CNC

Name: Czech National Corpus

Institution: Charles University

Coordinator: Mgr. Michal Křen, Ph.D.; michal.kren@ff.cuni.cz

Website

CNC is continuously mapping the Czech language by building large electronic language corpora and providing access to them. As the only project of this kind, CNC focuses on broad-scale and complex data collection, including contemporary written Czech in all its genres and varieties, spoken Czech (covering the whole area of the Czech Republic), older Czech, as well as translated Czech. Given its large scope, diverse and balanced design, high processing standard, reliable metadata and high-quality linguistic annotation, CNC language data can compete with similar resources for major world languages.
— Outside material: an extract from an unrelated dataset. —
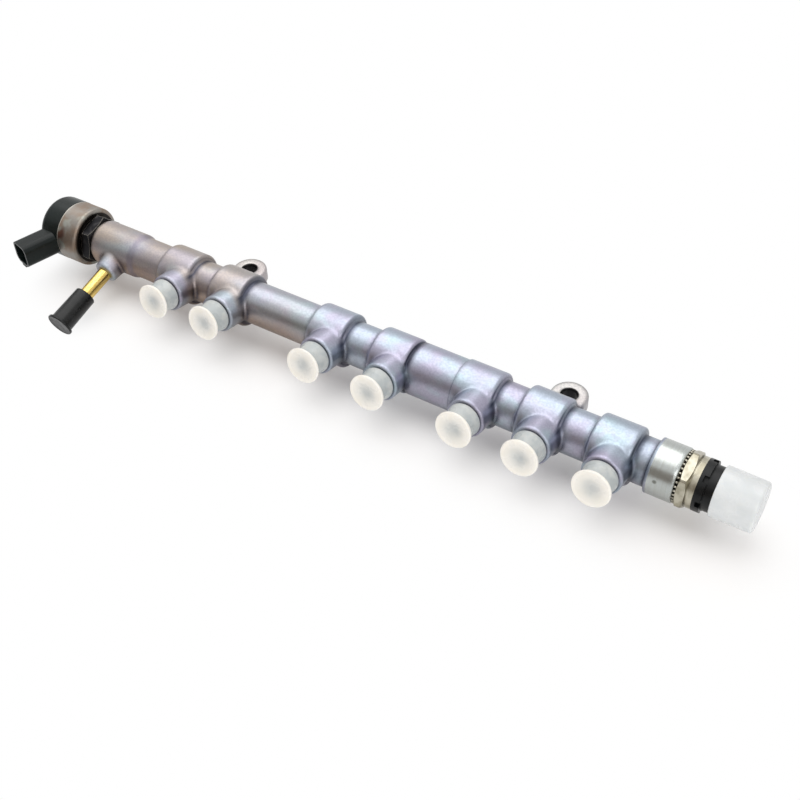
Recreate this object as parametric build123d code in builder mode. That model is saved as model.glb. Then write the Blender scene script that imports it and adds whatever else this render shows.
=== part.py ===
"""Forged common rail with seven capped ports, a pressure valve and a pressure sensor.

Frame: the origin is midway between the two ear holes, on the ears' lower seat face.
+X runs along the rail towards the sensor, +Z is up along the ear holes, and the ports
face -Y.  Lengthwise stations are measured from the valve end of the forged body.
All sizes are in millimetres.
"""
from build123d import *
from math import cos, radians, sin
import os

os.makedirs("parts", exist_ok=True)

# rail body
valve_end_x = -194.5
axis_y = -20.8
axis_z = 6.5
collar_r = 13.1
collar_length = 29.0
collar_run = 3.0
collar_round = 6.0
end_round = 1.2
neck_r = 11.9
block_r = 15.0
block_width = 21.6
block_shifts = [-5.2, -4.0, -3.0, -3.4, -3.3, -3.2, -2.4]
block_round = 1.6
neck_round = 1.4
thick_r = 14.3
groove_width = 1.8
groove_r = 12.8
end_r = 14.0
end_length = 13.8
end_chamfer = 0.5
first_port = 68.7
port_pitches = [35.8, 66.5, 39.6, 50.2, 35.9, 37.0]
last_run = 31.1
groove_count = 3

# bores inside the body
main_bore_r = 5.0
socket_r = 9.0
valve_socket_depth = 26.0
sensor_socket_depth = 15.0
socket_cone = 4.0
socket_fit = 0.05

# ports
port_rise = 11.0
port_bore_r = 1.5
boss_r = 10.4
boss_face = 23.2
boss_root = 8.0
boss_draft = 2.0
boss_blend = 1.2
boss_rim = 0.7
nose_r = 7.0
nose_length = 10.2
seat_r = 4.0
seat_depth = 3.6
seat_half_angle = 30.0

# port caps
cap_fit = 0.05
cap_wall = 1.95
cap_gap = 0.1
cap_flange_r = 9.95
cap_flange = 1.8
cap_round = 0.5
dimple_r = 3.4
dimple_depth = 1.1
dimple_slope = 35.0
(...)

What is crucial is the continuity of data collection that enables researchers to carry out longitudinal studies of the language’s development, as well as to study changes in language awareness and public discourse in different periods of time. CNC language corpora serve as a primary research material for a wide range of research topics mainly within the social sciences and humanities (linguistics, sociology, translation studies, history, literary science, etc.), but also in natural language processing. CNC provides user access to the corpora through specialized analytical tools in the form of web-based applications, enabling user-friendly, yet effective work with language data. Together with complex user support (an online user forum, documentation and knowledge base for corpus linguistics), these applications are located at the CNC research web portal. The CNC portal is based on open access. To fully use all the features, free online registration is required; however, many tools and functions are also available to unregistered users. CNC actively cooperates with the CLARIN ERIC (Common Language Resources and Technology Infrastructure) European research infrastructure and with its Czech national node, the LINDAT/CLARIAH-CZ (Digital Research Infrastructure for the Language Technologies, Arts and Humanities) large research infrastructure. CNC is an associated member of the CLARIN-CZ consortium with the K-centre status and maintains active contacts with many foreign research institutions with similar focus.